A ÁRVORE | THE TREE, © Ana Vaz

AI: AFRICAN INTELLIGENCE
by Manthia Diawara
International premiere
This essay film explores the contact zones between African rituals of possession within traditional fishing villages of the Atlantic coast of Senegal and the emergence of new technological frontiers known as Artificial Intelligence

HOME INVASION
by Graeme Arnfield
United Kingdom 2023
World premiere
A nightmarish essay film on the history of the doorbell, tracing its invention and constant reinventions through 19th century labor struggles, the nascent years of narrative cinema, and contemporary surveillance cultures

SAHNEHAYE ESTEKHRAJ (SCENES OF EXTRACTION)
by Sanaz Sohrabi
World premiere
Sanaz Sohrabi creates an archival constellation from the still and moving images of the British Petroleum Archives, documenting the expansive colonial network behind the British geophysical expeditions that spanned across Iran in the early 20th century.

SIMIA: STRATAGEM FOR UNDESTINING
by Assem Hendawi
European premiere
Speculation as a method for worldmaking: Simia was created in conversation with the fictitious artificial intelligence program Project Simiyaa, which aims to create a planned economy and manage infrastructural commons across Africa and the Middle East.

LAST THINGS
by Deborah Stratman
World premiere
Combining science and the avant-garde, this film approaches evolution and extinction from the point of view of rocks and various future others.

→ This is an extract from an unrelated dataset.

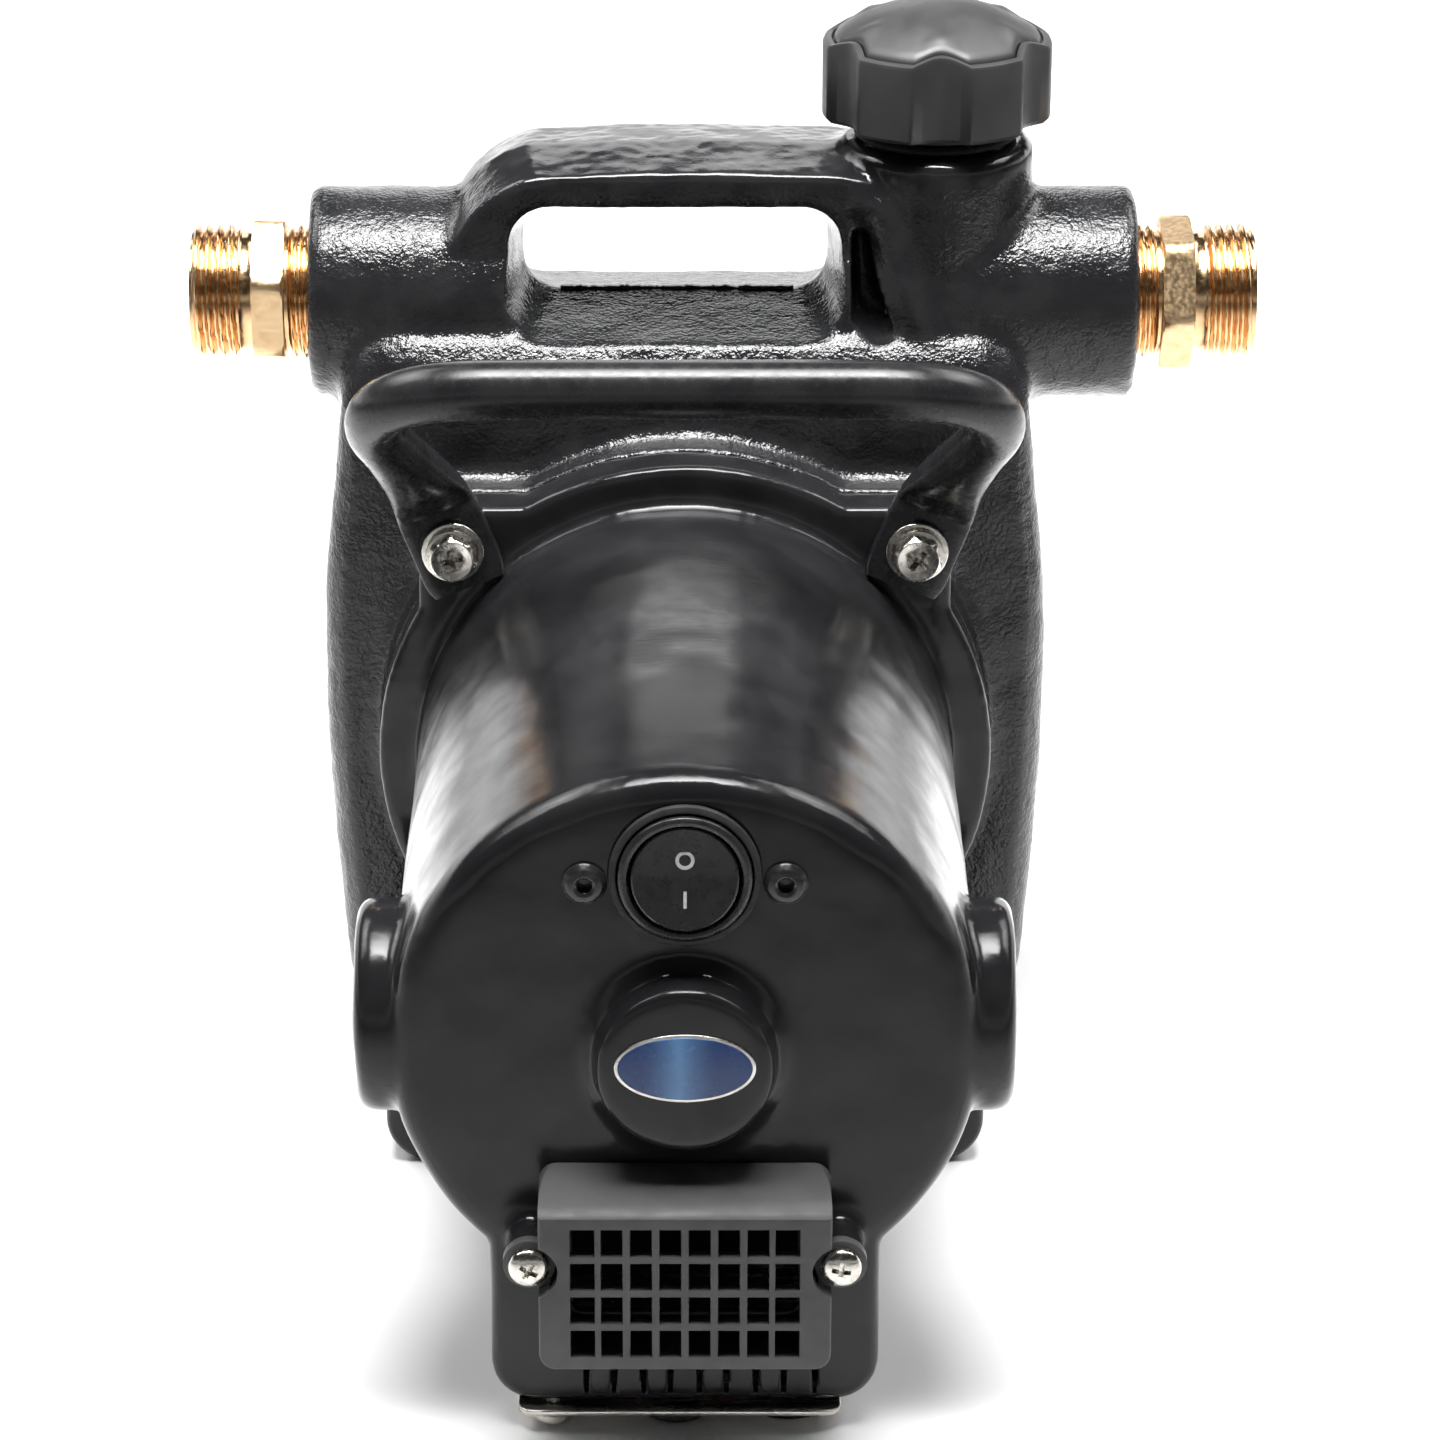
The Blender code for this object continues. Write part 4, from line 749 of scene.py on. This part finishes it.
# ---- fittings
def adapter(name, end_x, outward, turn):
    """Pipe thread, hexagon, neck and garden hose thread as one radius over place and angle."""
    pipe_pitch, hose_pitch, across_flats, bore = 1.81, 2.209, 27.0, 9.5

    def thread(distance, angle, pitch, depth, crest, start, end):
        phase = (distance / pitch - outward * angle / math.tau) % 1.0
        ridge = min(1.0, max(0.0, 1.35 - 3.4 * abs(phase - 0.5)))
        fade = min(1.0, max(0.0, min(distance - start, end - distance) / (0.4 * pitch)))
        return crest - depth * (1 - ridge * fade)

    def shape(radius, place, angle):
        distance = (place - end_x) * outward
        if radius <= bore + 1.6:
            return radius
        if radius == across_flats:
            chamfer = 15.2 - 0.55 * max(0.0, abs(distance - 8.3) - 2.75) / 0.35
            return min(hexagon_radius(across_flats / 2, angle + turn), chamfer)
        if distance < 5.2:
            return min(radius, thread(distance, angle, pipe_pitch, 1.1, 13.3, -13, 4.4))
        if distance > 14:
            return min(radius, thread(distance, angle, hose_pitch, 1.35, 13.5, 13.6, 23.6))
        return radius

    def along(distance):
        return end_x + outward * distance

    stations = [(bore, along(-13)), (12.4, along(-13))]
    stations += [(13.3, along(d)) for d in np.arange(-12.4, 5.19, 0.16)] + [(12.6, along(5.2))]
    stations += [(across_flats, along(d)) for d in (5.2, 5.4, 5.6, 8.3, 11.0, 11.2, 11.4)]
    stations += [(12.2, along(11.4)), (11.95, along(11.8)), (11.95, along(13.6)), (12.2, along(14))]
    stations += [(13.5, along(d)) for d in np.arange(14.05, 23.0, 0.16)]
    stations += [(12.7, along(23.3)), (12.3, along(23.7)), (10.0, along(23.7)), (bore, along(23.2))]
    piece = lathe(name, stations, "X", (0, 0, PORT_Z), 120, shape)
    publish(piece, name + "_threaded", "brass", replaces=[name], sharp=38)
    piece.data.materials.append(LOOKS["hexagon"])
    for face in piece.data.polygons:
        centre = face.center / MM
        distance = (centre.x - end_x) * outward
        if 5.1 < distance < 11.5 and math.hypot(centre.y, centre.z - PORT_Z) > 12.6:
            face.material_index = 1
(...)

It introduces the geo-biosphere as a place of evolutionary possibility where humans disappear but life endures.

Generation 14plus

And the King Said, What a Fantastic Machine
by Axel Danielson, Maximilien Van Aertryck
European premiere
A visually exuberant documentary that uses powerful collages edited out of archive footage, home videos, live-streaming material and private documentation to offer a glimpse at what (or who) is at work when an image of our reality is arranged.

Berlinale Special

#MANHOLE
by Kazuyoshi Kumakiri
International premiere
Kawamura is a promising young man with everything going for him. On the eve of his wedding, he falls into a deep manhole. Despite sustaining a debilitating injury, he is determined to attend his wedding as planned, and resorts to social networks for help.

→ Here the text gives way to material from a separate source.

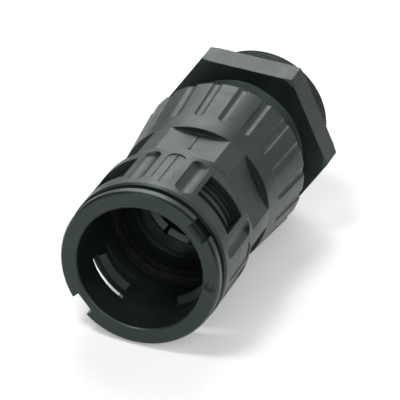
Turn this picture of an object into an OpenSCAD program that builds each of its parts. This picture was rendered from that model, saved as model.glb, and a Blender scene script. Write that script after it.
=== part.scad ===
// Liquidtight conduit connector with a cable clamp: a corrugated conduit snaps into the windowed
// mouth, and the far end screws into an enclosure wall.
//
// Every piece is drawn along its own Z axis, with zero at the rear face of the hexagon, where it
// seats on the enclosure, and the mouth at the positive end. lay_down() then turns that axis to
// -Y, so that the connector lies with one hexagon flat down and its mouth to the front.

/* [Connection to the enclosure] */
// Outside diameter of the connection thread
thread_d = 40; // [38:0.5:41]
// Length of the connection thread
thread_len = 12; // [10:0.5:16]
// Width of the hexagon across its flats
hex_af = 46; // [45:0.5:50]
// Thickness of the hexagon
hex_len = 9.5; // [7:0.5:13]
// Diameter of the cord of the O-ring at the thread root
o_ring_cord = 2.2; // [1.8:0.1:2.8]

/* [Cable clamp] */
// Narrowest free diameter of the cable passage
passage_d = 26; // [24:0.5:27]
// Bore of the body behind the clamp
body_bore_d = 31; // [29:0.5:32]
// Thickness of the cable seal, with its ribs
cable_seal_t = 1.95; // [1.7:0.05:2.2]
// Number of slots between the clamping fingers
finger_slots = 12; // [8:2:16]
// Width of each of those slots
finger_slot_w = 1.2; // [0.8:0.1:1.8]
// Thickness of the clamping fingers
finger_t = 2; // [1.6:0.05:2.1]
// Wall of the threaded spigot around the fingers
spigot_wall = 2.8; // [2.4:0.1:3]
// Length of that spigot in front of the hexagon
spigot_len = 30; // [28:0.5:31]
// Length of the cone that closes the fingers
cone_len = 8; // [7.5:0.5:9]
// Depth of the sealing ribs in the cable seal
seal_rib = 0.6; // [0.3:0.1:0.8]

/* [Ribbed skirt] */
// Gap between the hexagon and the skirt as shipped
skirt_gap = 13; // [11:0.5:14]
// Length of the ribbed skirt
skirt_len = 25.5; // [24.5:0.5:28]
// Wall of the skirt at its open end
skirt_wall = 3.9; // [3.6:0.1:4.6]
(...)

Yuto Nakajima, #MANHOLE © Gaga Corporation/J Storm

Perspektive Deutsches Kino

NOMADES DU NUCLÉAIRE
by Kilian Armando Friedrich, Tizian Stromp Zargari
World premiere
The French workers who clean nuclear reactors are exposed to high levels of radiation. With impressive images the film portrays “nuclear nomads” who travel from one nuclear power plant to another in caravans, risking their health in the name of the future.

VERGISS MEYN NICHT
by Fabiana Fragale, Kilian Kuhlendahl, Jens Mühlhoff
World premiere
In 2018, Steffen Meyn died from a fall during the protests in Hambach Forest. Combining footage he shot on a 360-degree helmet camera with interviews with environmentalists, this film asks how far activism should go – and how far it must.

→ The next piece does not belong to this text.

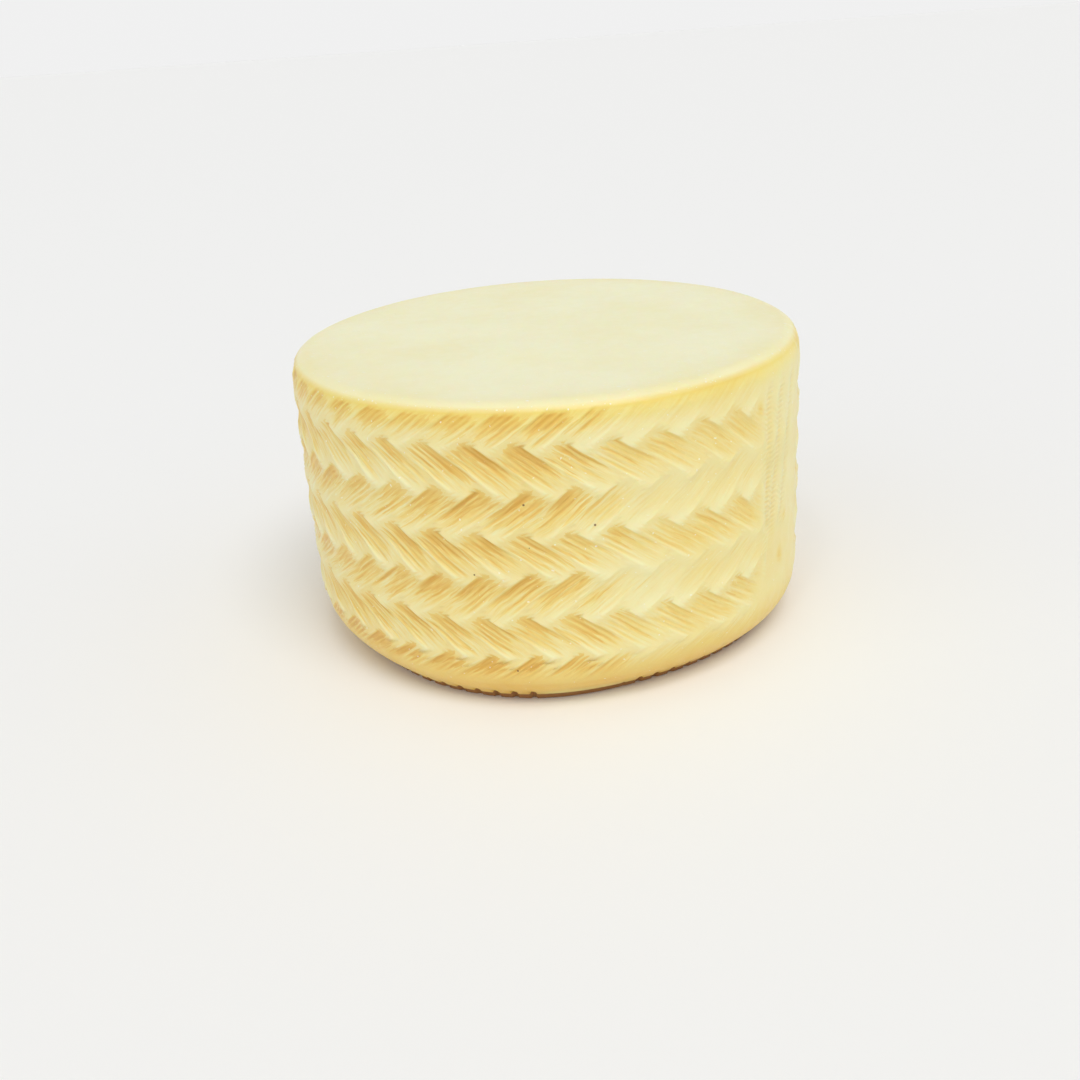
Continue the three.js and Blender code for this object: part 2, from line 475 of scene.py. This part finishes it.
def fill_ring(ring, spacing):
    """Points inside a ring and the triangles that fill it, which number the ring's own points
    first."""
    reach = np.hypot(ring[:, 0], ring[:, 1]).min() - 0.6 * spacing
    inner = sunflower(reach, spacing)
    flat = [Vector(point) for point in np.concatenate([ring[:, :2], inner])]
    loop = [list(range(len(ring)))]
    _, _, faces, origin, *_ = geometry.delaunay_2d_cdt(flat, [], loop, 1, 1e-9)
    return inner, np.array([[origin[corner][0] for corner in face] for face in faces])


def face_points(inner, level, swell, inwards):
    """The points of a flat face, swelling slowly away from its edge."""
    reach = np.hypot(inner[:, 0], inner[:, 1])
    return np.column_stack([inner, level + swell * (1 - smooth(reach, *inwards))])


def numbered(faces, ring_start, inner_start):
    """Turns the numbers of fill_ring into those of the whole mesh."""
    return np.where(faces < COLUMNS, faces + ring_start, faces - COLUMNS + inner_start)


def wheel_mesh():
    wall, values = wall_grid()
    grid = np.concatenate([foot_rings(wall[0]), wall])
    feet = len(FOOT_PROFILE)
    rings = len(grid)
    index = np.arange(rings * COLUMNS).reshape(rings, COLUMNS)
    right = np.roll(index, -1, axis=1)
    quads = np.stack([index[:-1], right[:-1], right[1:], index[1:]], axis=-1).reshape(-1, 4)

    top, top_faces = fill_ring(grid[-1], 2.3 * MM)
    under, under_faces = fill_ring(grid[0], 2.8 * MM)
    top_swell = -0.16 * MM * (1 + flat_ripple(*top.T, 41, 18 * MM, 70 * MM))
    under_swell = 0.12 * MM * (1 + flat_ripple(*under.T, 42, 18 * MM, 70 * MM)).clip(0)
    vertices = np.concatenate([
        grid.reshape(-1, 3),
        face_points(top, HEIGHT, top_swell, (0.6 * RADIUS, 0.92 * RADIUS)),
        face_points(under, 0, under_swell, (0.5 * RADIUS, 0.75 * RADIUS)),
    ])
    top_start = rings * COLUMNS
    under_start = top_start + len(top)
    top_faces = numbered(top_faces, (rings - 1) * COLUMNS, top_start)
    under_faces = numbered(under_faces, 0, under_start)[:, ::-1]

    mesh = bpy.data.meshes.new("cheese_wheel_rind")
    mesh.from_pydata(vertices.tolist(), [],
                     quads.tolist() + top_faces.tolist() + under_faces.tolist())
    mesh.shade_smooth()

    defaults = {"tone": 0.15, "face": 1.0}
    for name, value in values.items():
        shape = value.shape[2:]
        whole = np.full((len(vertices), *shape), defaults.get(name, 0.0))
        whole[feet * COLUMNS:rings * COLUMNS] = value.reshape(-1, *shape)
        if name == "foot":
            whole[:feet * COLUMNS] = 1
        if name == "face":
            reach = np.hypot(top[:, 0], top[:, 1])
            whole[:feet * COLUMNS] = 0
            # painted shade: the outer ring of the top face takes a little of the wall's yellower
            # colour
            whole[top_start:under_start] = 1 - 0.15 * smooth(reach, 0.8 * RADIUS, 0.93 * RADIUS)
            whole[under_start:] = 0.6
        kind, field = ("FLOAT_VECTOR", "vector") if shape else ("FLOAT", "value")
        mesh.attributes.new(name, kind, "POINT").data.foreach_set(
            field, whole.astype(np.float32).ravel())

    add_map(mesh, vertices, quads, top_faces, under_faces, grid)
    return mesh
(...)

Berlinale Series (Out of Competition)

DER SCHWARM
by Barbara Eder, Luke Watson, Philipp Stölzl
World premiere
Whales sink boats, shellfish poison a coastal town. In this adaptation of Schätzing’s novel, nature seems to be taking its revenge. A research team becomes the last hope – not only fighting this threat, but also corrupt corporations and politicians.